Recently, as part of an ongoing effort to introduce more inclusive products to consumers’ homes, Samsung Electronics invited individuals living with various disabilities to its Seoul R&D Campus to try out a selection of home appliances designed for optimal accessibility.
The goal of the ongoing research initiative is to identify common difficulties that the elderly and people with disabilities face when using household appliances. Each time Samsung invites these consumers to provide their valuable insight, they reveal new ways to improve its appliances’ accessibility, ultimately helping Samsung design innovations that make it easy for all users to experience seamless convenience at home.
Innovating for Ease of Use
Participants sampled a wide range of Samsung appliances, including its latest refrigerators, washing machines, air conditioners, vacuums and ovens, in the Campus’s Home Experience Lab, commenting afterward on the impact that enhancements such as voice support and ergonomic designs had on ease of use.

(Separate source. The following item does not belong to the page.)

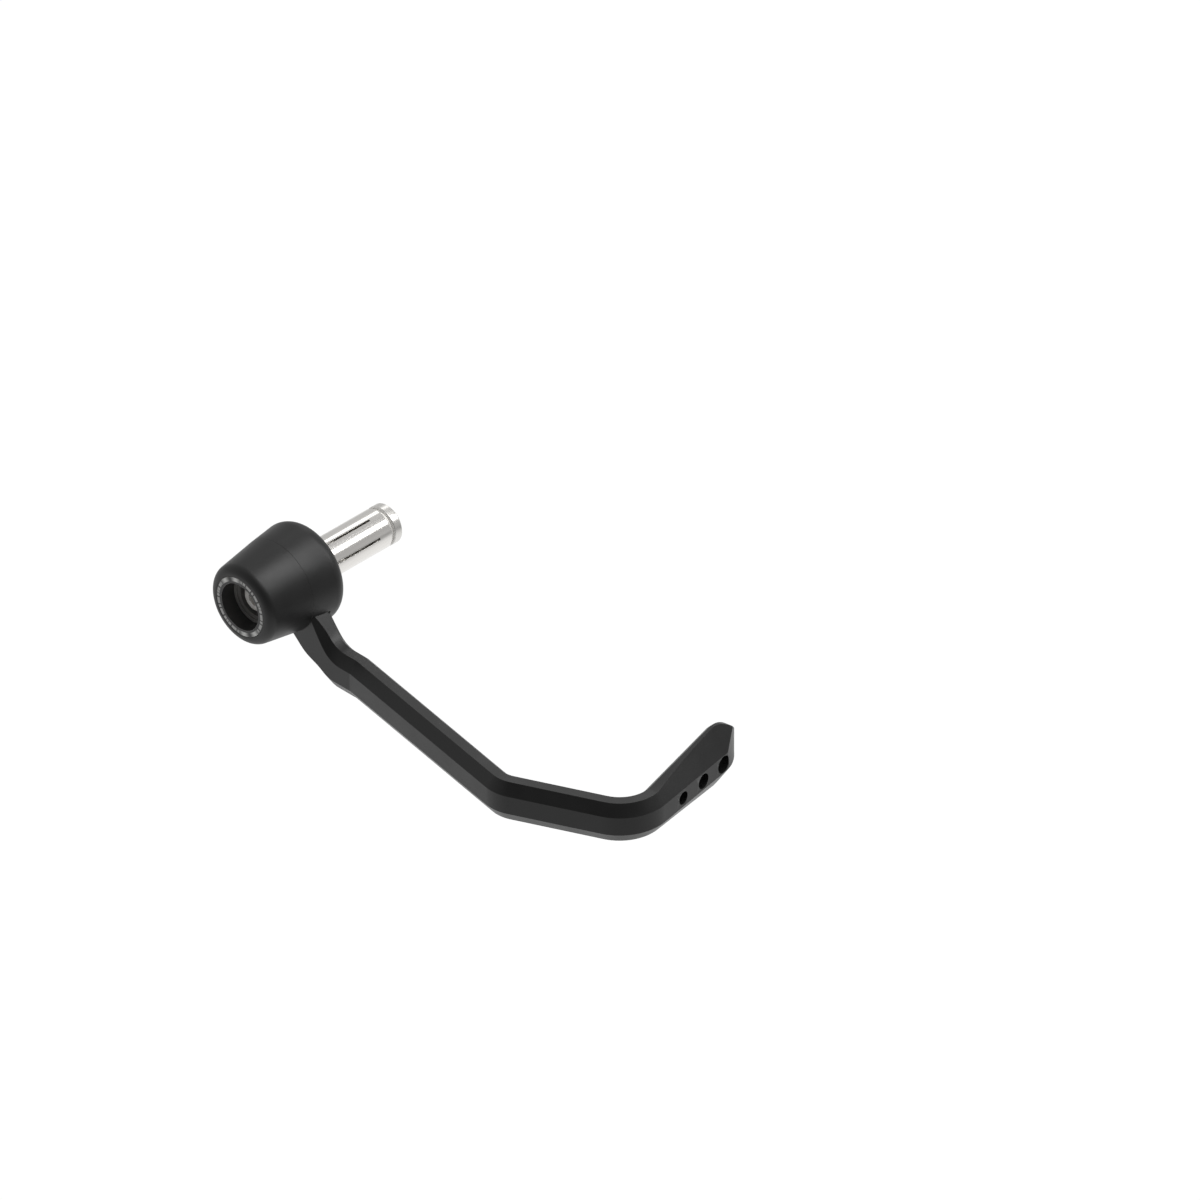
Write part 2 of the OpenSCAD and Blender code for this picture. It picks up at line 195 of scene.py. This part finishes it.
glow_share = glow_part * camera_ray.math("MAXIMUM", mirror_ray)
lit = place.node("ShaderNodeMixShader", inputs={0: glow_share, 1: matt, 2: glow})
from_below = place.node("ShaderNodeNewGeometry").beside("Backfacing")
clear = place.node("ShaderNodeBsdfTransparent")
end_tree(place.node("ShaderNodeMixShader", inputs={0: from_below, 1: lit, 2: clear}),
         "ShaderNodeOutputMaterial")


# Flanged core
# The core is turned from aluminium bar. Its cone seats in the mouth of the bar, and the
# blade and both halves of the bobbin are threaded on its barrel.
def new_finish(name):
    """A new material, and the wire of the place on the piece in metres."""
    material = bpy.data.materials.new(name)
    return material, new_tree(material, "Object")


def put_on(node_name, material):
    """Gives a piece its finish in place of the plain one."""
    mesh = nodes[node_name].data
    mesh.materials.clear()
    mesh.materials.append(material)


def soften(node_name, width, angle=25):
    """Rounds the sharp edges of a piece by a small width. Welds keep its mesh closed."""
    piece = nodes[node_name]
    piece.modifiers.new("weld", "WELD").merge_threshold = 2e-6
    bevel = piece.modifiers.new("soft_edges", "BEVEL")
    bevel.limit_method = "ANGLE"
    bevel.angle_limit = math.radians(angle)
    bevel.width = width
    bevel.segments = 2
    piece.modifiers.new("close_up", "WELD").merge_threshold = 4e-6
    piece.modifiers.new("true_faces", "WEIGHTED_NORMAL")


def noise(place, scale, detail=3):
    """Soft noise from 0 to 1 at a scale in spots per metre."""
    return place.node("ShaderNodeTexNoise", inputs={"Vector": place, "Scale": scale, "Detail": detail})


def spread(spots, low, high):
    """Soft noise, which is mostly from 0.3 to 0.7, spread over a range of values."""
    return spots.between(0.3, 0.7, low, high)


def along_and_radius(place):
    """The place along the bar axis and the distance from it, in metres."""
    along = place.node("ShaderNodeSeparateXYZ", inputs={"Vector": place})
    radius = place.vector_math("MULTIPLY", (0, 1, 1)).vector_math("LENGTH", output=1)
    return along, radius


def lathe_lines(along, radius, scale):
    """Fine rings from 0 to 1 round the bar axis, as the tool of a lathe leaves them."""
    return noise(along.node("ShaderNodeCombineXYZ", inputs={0: along, 1: radius}), scale, detail=2)


def finish_with(place, colour, roughness, bump, bump_depth, metallic=0.0, specular=0.5):
    """Ends the material that a place belongs to with its shader."""
    normal = place.node("ShaderNodeBump", inputs={"Height": bump, "Distance": bump_depth, "Strength": 1.0})
    shader = place.node("ShaderNodeBsdfPrincipled",
                        inputs={"Base Color": colour, "Roughness": roughness, "Metallic": metallic,
                                "Specular IOR Level": specular, "Normal": normal})
    end_tree(shader, "ShaderNodeOutputMaterial")


dull_aluminium = (0.62, 0.62, 0.62, 1)
pale_aluminium = (0.74, 0.74, 0.73, 1)
aluminium, place = new_finish("turned_aluminium")
feed_lines = lathe_lines(*along_and_radius(place), scale=2200)
patches = noise(place, scale=140)
finish_with(place, patches.blend(dull_aluminium, pale_aluminium),
            roughness=spread(patches, 0.34, 0.42) + 0.1 * feed_lines, metallic=1.0,
            bump=feed_lines, bump_depth=6e-6)
put_on("flanged_core", aluminium)
soften("flanged_core", width=0.00012)

# Expander sleeve
# The sleeve is bright turned steel, split by six slots from the end at the core. Drawn
# over the tapers at its ends it spreads and grips the bar from inside.
dull_steel = (0.82, 0.8, 0.77, 1)
pale_steel = (0.92, 0.9, 0.87, 1)
drawn_out = (0.04, 1, 1)
steel, place = new_finish("bright_steel")
draw_lines = noise(place.vector_math("MULTIPLY", drawn_out), scale=900, detail=2)
feed_lines = lathe_lines(*along_and_radius(place), scale=1800)
finish_with(place, draw_lines.blend(dull_steel, pale_steel),
            roughness=spread(draw_lines, 0.14, 0.17) + 0.02 * feed_lines, metallic=1.0,
            bump=draw_lines, bump_depth=3e-7)
put_on("expander_sleeve", steel)
soften("expander_sleeve", width=0.00008)

# Wedge nut
# A steel disc with a taper behind it, tapped through for the bolt. It is faced in the
# lathe, so its end shows fine rings, and the taper is left dull.
dull_face = (0.74, 0.725, 0.7, 1)
pale_face = (0.84, 0.825, 0.795, 1)
disc_thickness = 0.0038
taper_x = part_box("wedge_nut")[0][0] + disc_thickness
faced, place = new_finish("faced_steel")
along, radius = along_and_radius(place)
rings = lathe_lines(along, radius, scale=2600)
patches = noise(place, scale=160)
taper = along.between(taper_x - 0.0006, taper_x - 0.0001)
finish_with(place, patches.blend(dull_face, pale_face),
            roughness=spread(patches, 0.22, 0.26) + 0.04 * rings + 0.3 * taper,
            metallic=1 - 0.7 * taper, bump=rings, bump_depth=3e-7)
put_on("wedge_nut", faced)
soften("wedge_nut", width=0.0001)


# Guard blade
# The blade is moulded in black glass filled nylon, with wide chamfers and crisp edges. It
# is matt, with a fine grain from the mould and slightly paler edges.
def edge_mask(place, radius):
    """One along the outer edges of a piece and zero on its flat faces."""
    rounded = place.node("ShaderNodeBevel", {"samples": 4}, {"Radius": radius})
    true = place.node("ShaderNodeNewGeometry").beside("Normal")
    same = rounded.vector_math("DOT_PRODUCT", true, output=1)
    return (1 - same).between(0.01, 0.12)


def black_nylon(name, grain_scale, cloud_scale, tones, roughness, specular):
    """Moulded nylon with a fine grain, and a worn edge that is paler and smoother."""
    nylon, place = new_finish(name)
    clouds = noise(place, cloud_scale, detail=4)
    edge = edge_mask(place, radius=0.0004)
    dark, pale = tones
    finish_with(place, (0.6 * clouds + 0.4 * edge).blend(grey(dark), grey(pale)),
                roughness=spread(clouds, *roughness) - 0.05 * edge,
                bump=noise(place, grain_scale), bump_depth=3e-6, specular=specular)
    return nylon


blade_nylon = black_nylon("blade_nylon", grain_scale=2500, cloud_scale=90, tones=(0.004, 0.013),
                          roughness=(0.34, 0.4), specular=0.47)
put_on("guard_blade", blade_nylon)
soften("guard_blade", width=0.00018, angle=18)

# Inner half of the bobbin
# Moulded in black nylon, it seats against the end of the bar and has a pocket for the
# blade's hub. Its skin is a little duller than the blade's.
bobbin_nylon = black_nylon("bobbin_nylon", grain_scale=2200, cloud_scale=110, tones=(0.005, 0.014),
                           roughness=(0.4, 0.47), specular=0.48)
put_on("inner_bobbin", bobbin_nylon)
soften("inner_bobbin", width=0.00008)

# Nose cone
# The outer half of the bobbin is the same moulded nylon. It covers the blade's hub and
# takes the end bush in its nose.
put_on("nose_cone", bobbin_nylon)
soften("nose_cone", width=0.00008)

# End bush
# A turned aluminium cup, black anodised. Its edges are paler, partly from wear and partly as a
# painted highlight where the steps catch light. The floor of the bore round the bolt head is
# painted paler, as painted light in place of its shade. Its flange lies flush in the nose and
# carries a ring of short white marks with four bold bars.
black_dye = (0.014, 0.014, 0.015, 1)
worn_and_lit_dye = (0.32, 0.31, 0.3, 1)
white_ink = (0.8, 0.8, 0.78, 1)
border = 0.0001
bore_depth = 0.006
face_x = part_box("end_bush")[1][0]
flange_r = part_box("end_bush")[1][1]
anodised, place = new_finish("black_anodised")
along, radius = along_and_radius(place)
turn = along.beside("Z").math("ARCTAN2", along.beside("Y"))
rings = lathe_lines(along, radius, scale=2600)
on_face = along.between(face_x - border, face_x - border / 2)
# Painted light: one on the floor of the bore round the bolt head, which is painted paler in place of the
# shade there
painted_light_in_bore = along.between(face_x - bore_depth, face_x - bore_depth + 2 * border, 1, 0)


def ring_band(inset, width):
    """One on a ring of the flange's face, inset from its rim, with soft borders."""
    outer = flange_r - inset
    inner = outer - width
    return (radius.between(inner - border, inner + border)
            * radius.between(outer - border, outer + border, 1, 0) * on_face)


def bars(count, share, start):
    """One on bars spaced evenly round the axis, which fill a share of the ring."""
    half_step = math.pi / count
    soft_share = 0.08
    place_in_step = (turn - math.radians(start)).math("PINGPONG", half_step)
    return place_in_step.between(half_step * (share - soft_share), half_step * (share + soft_share), 1, 0)


bold_bars = bars(count=2, share=0.085, start=133).math("MAXIMUM", bars(count=2, share=0.085, start=101))
bold = bold_bars * ring_band(inset=0.0001, width=0.0015)
fine_bars = bars(count=46, share=0.6, start=0).math("MAXIMUM", bars(count=29, share=0.4, start=5))
fine_arcs = bars(count=2, share=0.71, start=27)
fine = fine_bars * ring_band(inset=0.0003, width=0.0011) * fine_arcs
marks = (0.55 * fine).math("MAXIMUM", 0.85 * bold)
# Partly painted light: paler edges are part wear, part painted highlight; the bore's floor is painted
# paler as painted light; the rest off the face is a little paler
wear_and_painted_light = edge_mask(place, radius=0.0002) + 0.46 * painted_light_in_bore + 0.07 * (1 - on_face)
finish_with(place, marks.blend(wear_and_painted_light.blend(black_dye, worn_and_lit_dye), white_ink),
            roughness=0.3 + 0.1 * rings + 0.2 * marks, bump=rings, bump_depth=4e-6)
put_on("end_bush", anodised)
soften("end_bush", width=0.00008)

# Washer
# A stamped steel washer that spreads the load of the bolt head on the bush's floor. It
# has the same zinc plate as the bolt, which is painted darker down in the bolt's socket as painted shade.
dull_zinc = (0.85, 0.83, 0.79, 1)
pale_zinc = (0.96, 0.94, 0.9, 1)
shaded_socket_zinc = (0.72, 0.71, 0.69, 1)
socket_flat_r = 0.0024
socket_corner_r = 0.0029
shank_end_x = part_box("end_bush")[0][0]
zinc, place = new_finish("zinc_plate")
along, radius = along_and_radius(place)
in_head = along.between(shank_end_x - 0.001, shank_end_x - 0.0005)
# Painted shade: the zinc is painted darker down in the bolt's socket
painted_socket_shade = radius.between(socket_flat_r, socket_corner_r, 1, 0) * in_head
patches = noise(place, scale=500)
plate = patches.blend(dull_zinc, pale_zinc)
finish_with(place, painted_socket_shade.blend(plate, shaded_socket_zinc), roughness=spread(patches, 0.38, 0.48),
            metallic=0.2, bump=noise(place, scale=3000), bump_depth=4e-6)
put_on("washer", zinc)
soften("washer", width=0.00008)

# Clamp bolt
# A socket cap bolt with the same zinc plate, forged, with a hexagon socket. It runs
# through every other piece into the wedge nut.
put_on("clamp_bolt", zinc)
soften("clamp_bolt", width=0.00008)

As one participant explained, “[For me], analog products have always been relatively easy to use, but digital appliances can be more difficult, due to features like touchscreens that change the way they work. But when I tried using the appliances that had voice support, I thought I could use them easily, even by myself.”
A Lineup of Inclusive Offerings
Some of Samsung’s latest home appliances, including its flagship Family Hub refrigerator line, as well as select vacuum cleaners and air conditioners available in Korea, feature advanced voice-recognition or voice-guidance technology that makes them easy for anyone, including those with various visual impairments, to use.
Voice guidance and recognition are deeply rooted into the Family Hub refrigerator’s intuitive interface, allowing the visually impaired to easily access the wide range of useful information that the smart appliances were designed to provide. This includes auditory updates on their refrigerator’s contents, as well as voice readouts of Family Hub’s morning briefs, which inform users of the day’s weather, and recipes in the refrigerator’s built-in cooking apps.
In addition, the built-in displays of Family Hub refrigerators in the U.S. market allow users with color blindness to convert their displays to black and white for easier reading, and allow short-statured users to lower their display to an optimal height.
The Virtual Flame™ that lights up Samsung’s Induction Range also makes it easier for users with visual impairments to comfortably manage meals. Built-in LED lights shine onto pots and pans to create the impression of flames on a gas cooktop, allowing users to check, with a simple glance, whether the range is off or on and even at what strength.
Lastly, the Samsung Connect app, which offers users a control center for a wide variety of smart home appliances, has also been optimized with voice guidance, making it easier for visually impaired users to control their devices.
Samsung’s efforts to identify new ways to deliver convenient and inclusive products to consumers’ homes underline its ongoing commitment to developing user-friendly products and services that offer anyone access to cutting-edge innovation.